Observability

Comprehensive observability with logging, health checks and metrics.

Logging

Structured logs in logfmt format.

Log Levels

debug: Detailed execution info
info: Normal operations
warn: Potential issues
error: Errors requiring attention

Configuration

yaml

logging:
  level: info

Health Endpoints (on metrics server)

Liveness (`/healthz`)

Always returns 200 OK while process is running.
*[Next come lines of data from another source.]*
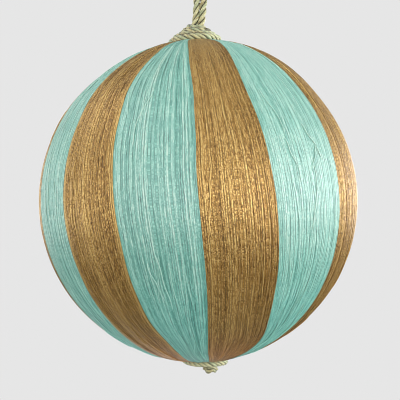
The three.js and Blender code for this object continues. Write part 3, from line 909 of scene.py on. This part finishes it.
def cord_piece(name, bottom, top, bodies, blend, replaced):
    """The part of the cord between two heights."""
    z = CORD[:, 2] - HANG_Z
    mesh = CordMesh()
    if top > HEAD_FOOT:  # the head itself, one run from leg to leg
        inside = np.where(z >= bottom)[0]
        mesh.add(cord_plies, inside[0], inside[-1] + 1)
    else:
        middle = len(CORD) // 2
        for leg in (np.arange(0, middle), np.arange(middle, len(CORD))):
            inside = leg[(z[leg] >= bottom) & (z[leg] <= top)]
            mesh.add(cord_plies, max(0, inside[0] - 1), min(len(CORD), inside[-1] + 2))
    piece = mesh.make(name)
    if blend is None:
        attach(piece, bodies[0])
    else:
        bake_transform(piece, *bodies, (0, 0, blend[0] * 0.001), (0, 0, blend[1] * 0.001))
    label(replaced)


for row in CORD_PIECES:
    cord_piece(*row)

# ------------------------------------------------------------------ rosettes and knot
TOP_COIL = [  # turns, radius, height: from the outside in and up
    (-0.16, 8.5, 49.4), (-0.05, 8.1, 50.7), (0.05, 7.85, 51.15), (0.5, 7.2, 51.65),
    (1.0, 6.4, 52.2), (1.5, 5.5, 52.75), (2.0, 4.6, 53.3), (2.5, 3.8, 53.85), (3.0, 3.0, 54.6),
    (3.5, 2.4, 55.35), (3.9, 2.1, 55.9), (4.08, 1.6, 55.4), (4.2, 1.1, 54.4),
]
BOTTOM_COIL = [  # turns, radius, height: off-centre turns working inwards
    (-0.1, 8.4, -49.4), (0.0, 7.9, -50.35), (0.1, 7.35, -50.75), (0.25, 6.2, -50.95),
    (0.5, 4.75, -51.1), (0.75, 5.3, -51.1), (1.0, 6.1, -51.05), (1.25, 4.6, -51.2),
    (1.5, 3.05, -51.5), (1.75, 3.7, -51.5), (2.0, 4.4, -51.4), (2.25, 2.9, -51.7),
    (2.5, 1.5, -51.9), (2.75, 2.0, -51.9), (3.0, 2.6, -51.8), (3.1, 2.0, -51.3),
]
KNOT_SIZE, KNOT_DEPTH = 0.6, 0.45
KNOT_X, KNOT_Z = 0.25, -53.45


def spiral_path(keys, start_deg, seed, step=0.16):
    """A coil's path, and at each point the direction to the next turn."""
    key_turns, key_radius, key_z = np.array(keys, float).T
    turns = np.linspace(key_turns[0], key_turns[-1], 4000)

    def softened(values):
        padded = np.pad(np.interp(turns, key_turns, values), 100,
                        mode="reflect", reflect_type="odd")
        return np.convolve(padded, np.ones(201) / 201, "valid")

    rng = np.random.RandomState(seed)
    radius = softened(key_radius) + 0.15 * wander(rng, 1, turns * 20, 5.0)[0]
    z = softened(key_z) + 0.12 * wander(rng, 1, turns * 20, 6.0)[0]
    angle = math.radians(start_deg) + turns * 2 * math.pi
    path = np.stack([radius * np.cos(angle), radius * np.sin(angle), z], 1)
    length = distance_along(path)
    stations = np.arange(0, length[-1], step)
    slope_r, slope_z = np.gradient(radius), np.gradient(z)
    across = np.stack([slope_r * np.cos(angle), slope_r * np.sin(angle), slope_z], 1)
    across = across / np.hypot(slope_r, slope_z)[:, None]
    across *= smooth((turns - 0.75) / 0.4)[:, None]  # the outermost turn has none outside it
    return [
        np.stack([np.interp(stations, length, column) for column in rows.T], 1)
        for rows in (path, across)
    ]


def cord_on_ball(name, plies, replaced, closed=False):
    mesh = CordMesh()
    mesh.add(plies, closed=closed)
    piece = mesh.make(name)
    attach(piece, "ball")
    label(replaced)


def top_rosette():
    path, valley = spiral_path(TOP_COIL, start_deg=200, seed=3)
    plies = twist_plies(path, 1.0, 5.6, np.random.RandomState(8), sides=16, valley=valley)
    # painted light: the coil is painted paler towards +X, the side the light comes from
    for ring, attributes in plies:
        pale = smooth((ring[..., 0] - 1.5) / 4.5)  # the cord is paler towards +X
        attributes["yarn"] = attributes["yarn"] * (1 - 0.45 * pale)
        attributes["tone"] = attributes["tone"] + 2.2 * pale
    cord_on_ball("rosette_top_cord", plies, "rosette_top_coil")


def bottom_rosette():
    path, _ = spiral_path(BOTTOM_COIL, start_deg=188, seed=4)
    plies = twist_plies(path, 0.86, 4.8, np.random.RandomState(9), sides=16)
    # painted light: the whole coil is painted paler, against the shade it lies in under the ball
    for _, attributes in plies:
        attributes["tone"] = attributes["tone"] + 2.4  # paler all over
    cord_on_ball("rosette_bottom_cord", plies, "rosette_bottom_coil")


def end_knot():
    """A closed trefoil under the bottom rosette."""
    angle = np.linspace(0, 2 * math.pi, 260, endpoint=False)
    path = np.stack([
        (np.sin(angle) + 2 * np.sin(2 * angle)) * KNOT_SIZE + KNOT_X,
        (np.cos(angle) - 2 * np.cos(2 * angle)) * KNOT_SIZE,
        -np.sin(3 * angle) * KNOT_DEPTH + KNOT_Z,
    ], 1)
    plies = twist_plies(path, 0.9, 4.2, np.random.RandomState(10), sides=14, closed=True)
    cord_on_ball("end_knot_cord", plies, "end_knot", closed=True)


top_rosette()
bottom_rosette()
end_knot()

# ------------------------------------------------------------------ the core, hidden inside
CORE_GAP, CORE_WALL, CORE_BORE_R = 0.45, 1.3, 9.25
TUBE_R_IN, TUBE_R_OUT, TUBE_TOP, TUBE_BEVEL = 7.9, 8.9, 44.6, 0.2


def lathe(name, profile, material, replaced, segments=120):
    """A closed (radius, height) profile turned round the bore's axis."""
    profile = np.array(profile, float)
    angle = np.linspace(0, 2 * math.pi, segments, endpoint=False)[None]
    radius, z = profile[:, :1], np.repeat(profile[:, 1:], segments, 1)
    x, y = radius * np.cos(angle), radius * np.sin(angle)
    verts = np.stack([off_axis(x, y, z), y, z], -1).reshape(-1, 3)
    length = distance_along(np.vstack([profile, profile[:1]]))
    edges_u = 0.01 + 0.98 * np.arange(segments + 1) / segments
    edges_v = (0.01 + 0.98 * length / length[-1])[:, None]
    uvs = tube_uvs(edges_u[:-1], edges_u[1:], edges_v[:-1], edges_v[1:])
    quads, uvs = face_out(verts, tube_quads(len(profile), segments, closed=True), uvs)
    piece = mesh_object(name, verts, quads, uvs, material, {})
    piece.data.set_sharp_from_angle(angle=math.radians(35))
    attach(piece, "ball")
    label(replaced)


def shell(top):
    """Profile of half the core; the lower half has a lip that stands up inside the upper."""
    sign = 1 if top else -1
    core_radius = lambda angle: float(winding(angle, top)[1] - CORE_GAP)
    outer, inner = [], []
    for angle in np.linspace(14, 88.5, 30):
        radius = core_radius(angle)
        up, across = math.cos(math.radians(angle)), math.sin(math.radians(angle))
        outer.append((radius * across, sign * radius * up))
        inner.append(((radius - CORE_WALL) * across, sign * (radius - CORE_WALL) * up))
    rim = core_radius(90)
    wall = rim - CORE_WALL
    points = [(CORE_BORE_R, sign * 46.0), *outer, (rim, sign * 0.2)]
    if top:
        points += [(wall, 0.2), (wall - 0.04, 3.6)]
        inner = [point for point in inner if point[1] > 3.9]
    else:
        lip = wall - 0.3
        points += [(lip, -0.2), (lip - 0.06, 3.0), (lip - 1.2, 3.0), (lip - 1.2, -3.0)]
        points += [(wall - 0.15, -3.0)]
        inner = [point for point in inner if point[1] < -3.3]
    return points + inner[::-1] + [(CORE_BORE_R, sign * 44.2)]


def tube_profile():
    lower = [
        (TUBE_R_IN, TUBE_BEVEL - TUBE_TOP), (TUBE_R_IN + TUBE_BEVEL, -TUBE_TOP),
        (TUBE_R_OUT - TUBE_BEVEL, -TUBE_TOP), (TUBE_R_OUT, TUBE_BEVEL - TUBE_TOP),
    ]
    return lower + [(radius, -z) for radius, z in reversed(lower)]


lathe("core_upper_moulding", shell(True), core_mat, "core_upper_shell")
lathe("core_lower_moulding", shell(False), core_mat, "core_lower_shell")
lathe("bore_tube_board", tube_profile(), tube_mat, "bore_tube", segments=96)

# ------------------------------------------------------------------ stage, light and camera
# In metres from here on.
PALE = srgb(230, 230, 230)
CENTRE = Vector((-OFF_CENTRE * 0.001, 0, BALL_Z))  # of the wound sphere
FLOOR_R, FLOOR_DROP = 3, 0.16
SKY = [  # brightness from each height up: -1 straight down, 1 straight up
    (-1, 0.538), (-0.85, 0.073), (-0.6, 0), (-0.1, 3.907), (0.1, 1.173), (0.35, 0.303),
    (0.7, 0.347),
]
PANEL_DISTANCE, PANEL_WATTS = 0.75, 3.0  # the power is for brightness 1
LONG, SMALL, BROAD = (0.9, 0.22), (0.3, 0.16), (0.5, 0.4)  # panel width and height
PANELS = [  # name, azimuth from the front towards +X, elevation (degrees), brightness, size
    ("front", 15, 2, 0.721, (0.38, 0.16)),
    ("right", 80, 2, 1.55, LONG),
    ("right_high", 80, 14, 0.738, LONG),
    ("left", -40, 14, 0.392, SMALL),
    ("left_high", -75, 50, 1.016, LONG),
    ("left_low", -60, -35, 0.146, BROAD),
    ("rear_low", -158, -36, 0.236, BROAD),
    ("rear", 168, 1, 0.857, LONG),
    ("overhead", 5, 50, 0.149, SMALL),
]
CAMERA_DISTANCE = 0.27
CAMERA_ROLL = 2.37  # degrees


def floor_material():
    """Glows pale from above; seen from under, the floor is not there."""
    material = bpy.data.materials.new("pale_floor")
    tree = Tree(material)
    glow = tree.node("Emission", {"Color": PALE})
    clear = tree.node("BsdfTransparent")
    under = tree.node("NewGeometry").outputs["Backfacing"]
    side = tree.node("MixShader", {0: under, 1: glow.outputs[0], 2: clear.outputs[0]})
    tree.node("OutputMaterial", {"Surface": side.outputs[0]})
    return material


def add_floor():
    angle = np.linspace(0, 2 * math.pi, 96, endpoint=False)
    level = np.full(96, BALL_Z - FLOOR_DROP)
    verts = np.stack([FLOOR_R * np.cos(angle), FLOOR_R * np.sin(angle), level], 1)
    mesh = bpy.data.meshes.new("floor")
    mesh.from_pydata([tuple(v) for v in verts], [], [tuple(range(96))])
    floor = bpy.data.objects.new("floor", mesh)
    scene.collection.objects.link(floor)
    mesh.materials.append(floor_material())
    floor.visible_diffuse = floor.visible_glossy = floor.visible_shadow = False


def add_world():
    """Banded light for the surfaces, an even pale backdrop for the camera."""
    world = bpy.data.worlds.new("studio")
    scene.world = world
    tree = Tree(world)
    direction = tree.node("TexCoord").outputs["Generated"]
    height = tree.node("SeparateXYZ", {0: direction}).outputs["Z"]
    up = tree.math("MULTIPLY_ADD", height, 0.5, 0.5, clamp=True)
    sky = tree.ramp(up, [(0.5 + z / 2, (grey,) * 3) for z, grey in SKY], "CONSTANT")
    lighting = tree.node("Background", {"Color": sky, "Strength": 1.0})
    backdrop = tree.node("Background", {"Color": PALE})
    seen = tree.node("LightPath").outputs["Is Camera Ray"]
    either = tree.node("MixShader", {0: seen, 1: lighting.outputs[0], 2: backdrop.outputs[0]})
    tree.node("OutputWorld", {"Surface": either.outputs[0]})


def add_panel(name, azimuth, elevation, brightness, size):
    """A rectangular light aimed at the ball."""
    around, up = math.radians(azimuth), math.radians(elevation)
    level = math.cos(up)
    direction = Vector((math.sin(around) * level, -math.cos(around) * level, math.sin(up)))
    light = bpy.data.lights.new(name, "AREA")
    light.shape = "RECTANGLE"
    light.size, light.size_y = size
    light.energy = PANEL_WATTS * brightness
    panel = bpy.data.objects.new(name, light)
    scene.collection.objects.link(panel)
    panel.location = CENTRE + direction * PANEL_DISTANCE
    panel.rotation_mode = "QUATERNION"
    panel.rotation_quaternion = (-direction).to_track_quat("-Z", "Y")
    panel.visible_camera = False


def add_camera():
    data = bpy.data.cameras.new("camera")
    data.lens, data.sensor_width = 76.13, 36.0
    data.shift_x, data.shift_y = 0.0045, 0.003625
    data.clip_start = 0.01
    camera = bpy.data.objects.new("camera", data)
    scene.collection.objects.link(camera)
    camera.location = CENTRE + Vector((0, -CAMERA_DISTANCE, 0))
    camera.rotation_mode = "QUATERNION"
    forward = Vector((0, 1, 0))
    roll = Quaternion(forward, math.radians(CAMERA_ROLL))
    camera.rotation_quaternion = roll @ forward.to_track_quat("-Z", "Y")
    scene.camera = camera


add_floor()
add_world()
for row in PANELS:
    add_panel(*row)
add_camera()
scene.cycles.filter_width = 0.9  # a sharp lens
scene.view_settings.view_transform = "Standard"
scene.view_settings.look = "None"
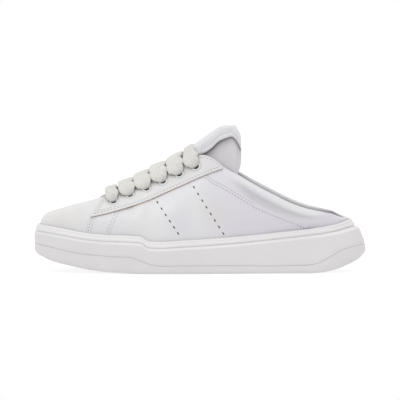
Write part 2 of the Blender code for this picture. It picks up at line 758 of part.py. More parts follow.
def build_lace_bar(number, home, surface):
    """One flat bar of the lace, pinched where it nears its eyelets."""
    path = lace_path(number)
    way = np.gradient(path, axis=0)
    way = way / np.linalg.norm(way, axis=1, keepdims=True)
    near = tongue_crest(eyelet_column(max(number, 1)))
    throat = tongue_crest(eyelet_column(max(number, 1)) + EYELET_PITCH) - near
    throat = throat / np.linalg.norm(throat)
    width_way = throat - way * (way @ throat)[:, None]
    width_way = width_way / np.linalg.norm(width_way, axis=1, keepdims=True)
    normal = np.cross(way, width_way)
    full = LACE_FIRST_WIDTH if number == 0 else LACE_WIDTH
    spread = np.sin(np.linspace(0, math.pi, len(path))) ** 0.45
    half = (LACE_PINCH + (full - LACE_PINCH) * spread) / 2
    turn = np.linspace(0, 2 * math.pi, 10, endpoint=False)
    sections = []
    for k in range(len(path)):
        flat = np.sign(np.cos(turn)) * np.abs(np.cos(turn)) ** 0.8 * half[k]
        thick = np.sign(np.sin(turn)) * np.abs(np.sin(turn)) ** 0.6 * LACE_THICKNESS / 2
        sections.append(path[k] + flat[:, None] * width_way[k] + thick[:, None] * normal[k])
    return tube_solid(f"lace_bar_{number + 1}", sections, home, surface)


def eyelet_cutter(cutters, surface):
    """Rods through the upper and eyestays at each eyelet, as one cutter."""
    shell = bmesh.new()
    for side in (-1, 1):
        for number in range(EYELETS):
            u, v = eyelet_place(number, side)
            place = upper_face([u], [[v]])[0, 0]
            normal = outward([u], [[v]])[0, 0]
            made = bmesh.ops.create_cone(
                shell, cap_ends=True, segments=10,
                radius1=EYELET_DIAMETER / 2, radius2=EYELET_DIAMETER / 2, depth=8 * WALL,
            )["verts"]
            across = np.cross(normal, (1, 0, 0))
            across = across / np.linalg.norm(across)
            last = np.cross(normal, across)
            for vert in made:
                at = np.array(vert.co)
                vert.co = tuple(place + across * at[0] + last * at[1] + normal * at[2])
    bmesh.ops.recalc_face_normals(shell, faces=shell.faces)
    mesh = bpy.data.meshes.new("eyelet_cutter")
    shell.to_mesh(mesh)
    shell.free()
    made = bpy.data.objects.new("eyelet_cutter", mesh)
    made.data.materials.append(surface)
    cutters.objects.link(made)
    return made


def main():
    """Clears the scene and builds every piece."""
    for old in list(bpy.data.objects):
        bpy.data.objects.remove(old)
    home = bpy.data.collections.new("sneaker_mule")
    cutters = bpy.data.collections.new("cutters")
    bpy.context.scene.collection.children.link(home)
    bpy.context.scene.collection.children.link(cutters)
    leather = material("white_leather", (0.76, 0.76, 0.77), 0.42)
    sole_rubber = material("sole_rubber", (0.70, 0.69, 0.69), 0.55)
    ground_rubber = material("outsole_rubber", (0.66, 0.65, 0.65), 0.6)
    footbed = material("footbed", (0.62, 0.60, 0.58), 0.8)
    padding = material("tongue_padding", (0.58, 0.57, 0.59), 0.6)
    facing = material("facing_leather", (0.78, 0.78, 0.78), 0.4)
    patch = material("tab_leather", (0.80, 0.80, 0.80), 0.38)
    lace = material("lace", (0.78, 0.78, 0.74), 0.9)
    made = [
        build_outsole(home, cutters, ground_rubber),
        build_cupsole(home, sole_rubber),
        build_insole(home, footbed),
    ]
    upper = build_upper(home, leather)
    eyestays = [
        build_eyestay("eyestay_lateral", -1, home, facing),
        build_eyestay("eyestay_medial", 1, home, facing),
    ]
    holes = eyelet_cutter(cutters, facing)
    for piece in (upper, *eyestays):
        cut(piece, holes)
        made.append(piece)
    made.append(build_tongue(home, padding))
    made.append(build_tongue_tab(home, patch))
    for number in range(EYELETS):
        made.append(build_lace_bar(number, home, lace))
    for piece in made:
        shade(piece)


main()
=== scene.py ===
"""Dressed view of the backless leather sneaker, left foot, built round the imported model.

Metres, +Z up. The toe points to -X and the outer side to -Y. Every shell is a function of two numbers:
u, the share of the way round the shoe from the heel over the outer side, toe and inner side, and v, the
share of the way up or across it.
"""

import math
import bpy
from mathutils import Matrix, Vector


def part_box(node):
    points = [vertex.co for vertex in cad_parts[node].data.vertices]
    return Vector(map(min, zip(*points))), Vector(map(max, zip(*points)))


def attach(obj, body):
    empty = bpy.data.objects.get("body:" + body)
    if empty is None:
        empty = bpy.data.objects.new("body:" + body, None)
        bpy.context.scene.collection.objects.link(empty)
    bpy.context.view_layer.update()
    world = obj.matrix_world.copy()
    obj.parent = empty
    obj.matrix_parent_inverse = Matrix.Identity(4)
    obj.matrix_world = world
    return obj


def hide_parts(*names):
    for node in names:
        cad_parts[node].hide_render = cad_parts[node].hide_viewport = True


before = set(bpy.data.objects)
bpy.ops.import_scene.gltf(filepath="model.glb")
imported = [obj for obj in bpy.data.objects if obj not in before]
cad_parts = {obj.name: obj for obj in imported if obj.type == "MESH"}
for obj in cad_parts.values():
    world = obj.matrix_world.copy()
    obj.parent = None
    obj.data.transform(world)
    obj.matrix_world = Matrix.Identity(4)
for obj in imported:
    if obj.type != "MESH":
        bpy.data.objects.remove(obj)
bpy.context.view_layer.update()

import bmesh
import bpy
import numpy as np
from mathutils import Vector
from mathutils.bvhtree import BVHTree

MM = 0.001

# Driving dimensions of the sole, its length read from the frame
SOLE_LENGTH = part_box("cupsole")[1][0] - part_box("cupsole")[0][0]
BALL_WIDTH = 103 * MM
HEEL_WIDTH = 80 * MM
SOLE_HEIGHT = 43.7 * MM
TOE_SPRING = 14.5 * MM
HEEL_LIFT = 16.5 * MM
TOE_ROUND = 47 * MM
HEEL_ROUND = 39 * MM
TOE_POWER = 2.4
HEEL_POWER = 2.3
BEAD_HEIGHT = 5.8 * MM
LEDGE_HEIGHT = 2.6 * MM
HEEL_FLARE = 12 * MM
RIM_WALL = 2.8 * MM
OUTSOLE_ROUND = 2.2 * MM
LUG_DEPTH = 2 * MM
LUG_GROOVE = 3 * MM
LUG_PITCH = 11 * MM
LUG_MARGIN = 9 * MM
ARCH_DEPTH = 2.5 * MM

# Driving dimensions of the insole, upper and collar
INSOLE_THICKNESS = 4.5 * MM
COLLAR_FRONT_HEIGHT = 97.5 * MM
THROAT_WIDTH = 36 * MM
WALL = 2 * MM
COLLAR_PAD = 5.5 * MM
COLLAR_ROLL = 1.3 * MM
COLLAR_BAND = 10 * MM
COLLAR_LEAN = 2.5 * MM
QUARTER_BULGE = 1.6 * MM
EDGE_SHOW = 1 * MM
SECTION_POWER = 2.1

# Driving dimensions of the eyestays, tongue and lace
EYESTAY_THICKNESS = 1.2 * MM
EYELET_DIAMETER = 4.8 * MM
EYELET_RING = 7.6 * MM
RING_RIDGE = 0.3 * MM
RING_LINE = 0.35 * MM
FRONT_BOW = 3.2 * MM
EYELET_INSET = 10 * MM
EYELET_PITCH = 13.8 * MM
EYELETS = 6
FIRST_EYELET = 0.2404
TONGUE_STAND = 21.7 * MM
TONGUE_THICKNESS = 6 * MM
TONGUE_HALF_WIDTH = 22 * MM
TONGUE_RAKE = 6 * MM
TAB_THICKNESS = 2 * MM
TAB_SWELL = 2.2 * MM
LACE_WIDTH = 15.2 * MM
LACE_THICKNESS = 3 * MM
LACE_LEAN = 4.2 * MM
NOTCH_SHARE = 0.3
NOTCH_PLACE = 19 * MM
GAP = 0.3 * MM

# Where the cross lugs and the arch recess lie, as shares of the sole's length from the toe
LUG_ZONES = ((0.13, 0.44), (0.66, 0.84))
ARCH_START = 0.47
ARCH_END = 0.64

# How far down its arch the tongue's end starts to run forward
TONGUE_BEND = 0.62

# Where the tab is sewn down, where its hem sets in and how far it hangs over the tongue's end, as shares of
# the sole's length
TAB_SEWN = 0.468
HEM_START = (0.475, 0.505)
TAB_OVERHANG = 0.0015

# A distance in mm at which no mark shows
FAR = 99.0

# Sewing
STITCH_PITCH = 2.9 * MM
STITCH_LENGTH = 2.0 * MM
STITCH_THICKNESS = 0.5 * MM
STITCH_INSET = 2.6 * MM
NEEDLE_LENGTH = 0.85 * MM
NEEDLE_WIDTH = 0.55 * MM
LENS_RISE = 0.12 * MM
VAMP_PITCH = 2.4 * MM
VAMP_LENGTH = 1.7 * MM
PANEL_PITCH = 2.6 * MM
PANEL_LENGTH = 1.8 * MM

# How the collar swells and folds in the dressed upper
ROLL_SWELL = 1.2 * MM
FOLD_DEPTH = 2.0 * MM
FOLD_LIP = 0.4 * MM
LOWER_SWELL = 0.5 * MM
ROLL_HEIGHT = 0.72

# How finely the forms are divided; a section's first samples stand straight inside the cup
FINE = 1600
SECTION_SAMPLES = 150
CUP_SAMPLES = 11
LACE_RIBS = 6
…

Use for: Kubernetes liveness probes

bash

curl http://localhost:9090/healthz

Readiness (`/readyz`)

Returns 200 OK when service is ready.

Use for: Kubernetes readiness probes

bash

curl http://localhost:9090/readyz

Metrics

Envoy Authorization Service starts a Prometheus metrics server with a /metrics endpoint.

See Metrics Reference.

bash

curl http://localhost:9090/metrics

Recording Rules

These rules examples favor low cardinality and keep authority as the primary slice.

yaml

apiVersion: monitoring.coreos.com/v1
kind: PrometheusRule
metadata:
  name: envoy-authz-recording-rules
spec:
  groups:
    - name: envoy-authz-recordings
      interval: 30s
      rules:
        # Final vs policy decision volumes (captures bypass)
        - record: envoy_authz:authority:req_rate
          expr: sum by (authority, verdict, policy_verdict) (rate(envoy_authz_requests_total[5m]))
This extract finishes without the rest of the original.